Strażacy z OSP Szemud właścicielami nowego samochodu ratowniczo – gaśniczego. Wartość pojazdu to ponad milion złotych, kluczyki do tego wozu bojowego przekazał wojewoda pomorski.
W poniedziałek (11 października) przy nowo powstającym Centrum Samorządowym w Szemudzie odbyła się uroczystość przekazania nowego nowoczesnego wozu bojowego. W obchodach uczestniczyli przedstawiciele władz samorządowych, wójt gminy Szemud Ryszard Kalkowski, czy Gabriela Lisius starosta powiatu wejherowskiego, a kluczki do pojazdu przekazał sam wojewoda pomorski Dariusz Drelich.
— Wielkie święto dla strażaków i dla nas wszystkich ten milion złotych, w postacie samochodu bojowego, szczególnie tu w Szemudzie jest ważne by to wyposażenie wzmacniać poprzez wyposażenie jednostek OSP. Już niedługo ruszy trasa S6 po granicy gminy, więc te jednostki najpewniej będą zabezpieczały ten ruch – zapewnia Dariusz Drelich, wojewoda pomorski.

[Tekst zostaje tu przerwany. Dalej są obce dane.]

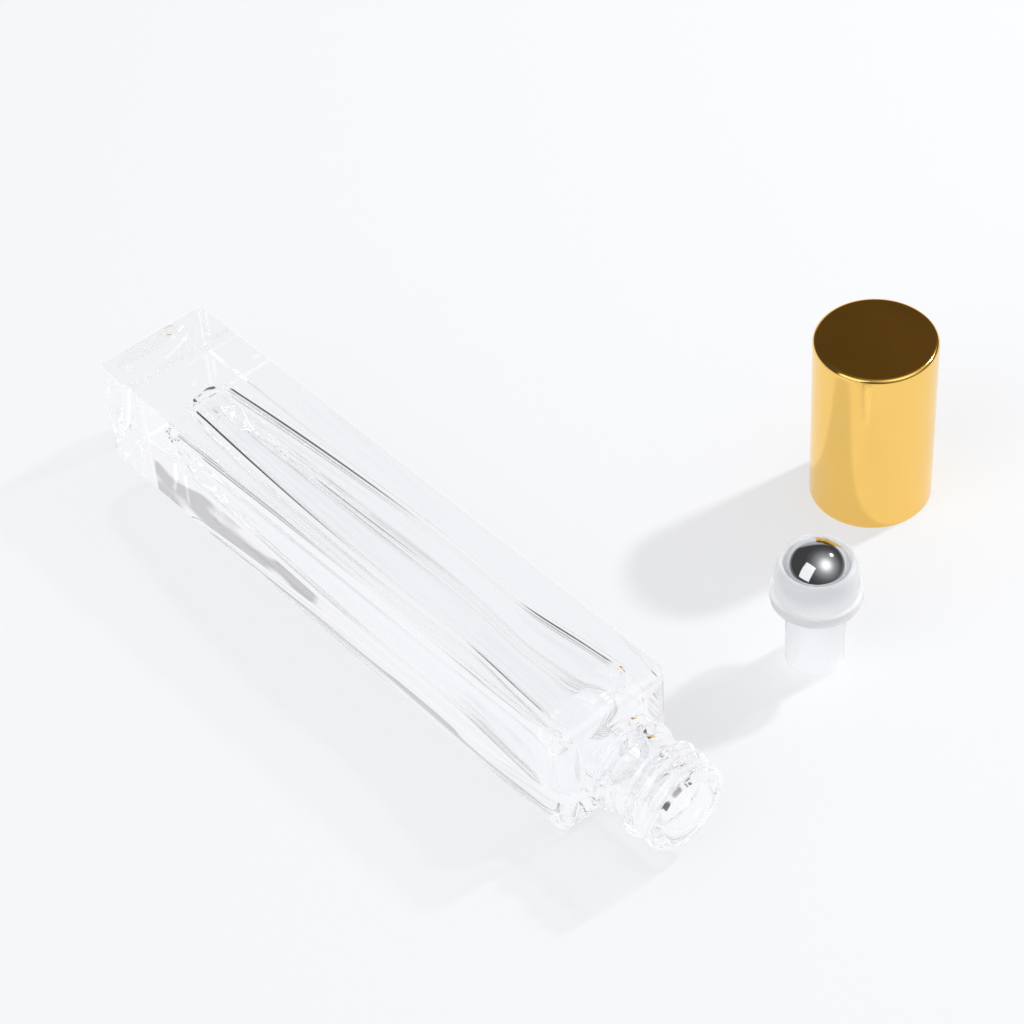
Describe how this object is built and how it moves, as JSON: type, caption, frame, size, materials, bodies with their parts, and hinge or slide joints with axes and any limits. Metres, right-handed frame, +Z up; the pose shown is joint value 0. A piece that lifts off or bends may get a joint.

Zakupiony samochód to pojazd marki SCANIA, posiadający pompę o wydajności 3 200 litrów na minutę.
— Są systemy, dzięki którym piana się sama miesza, sama ustala się jej zawartość. Zawory zbiornika się nie przepełniają, woda nie leci pod samochód i wystarczy jedna osoba do obsługi samochodu – wymienia Szymon Pranczk, naczelnik OSP Szemud.
Więcej zdjęć w naszej fotogalerii.
Koszt samochodu ratowniczo – gaśniczego to 1 011 060 zł, gdzie finansowanie to 411 060 zł – z Gminy Szemud, 400 000 zł - dotacja Krajowego Systemu Ratowniczo – Gaśniczego, 100 000zł – dotacja z KG PSP, 100 000 zł - powiat wejherowski.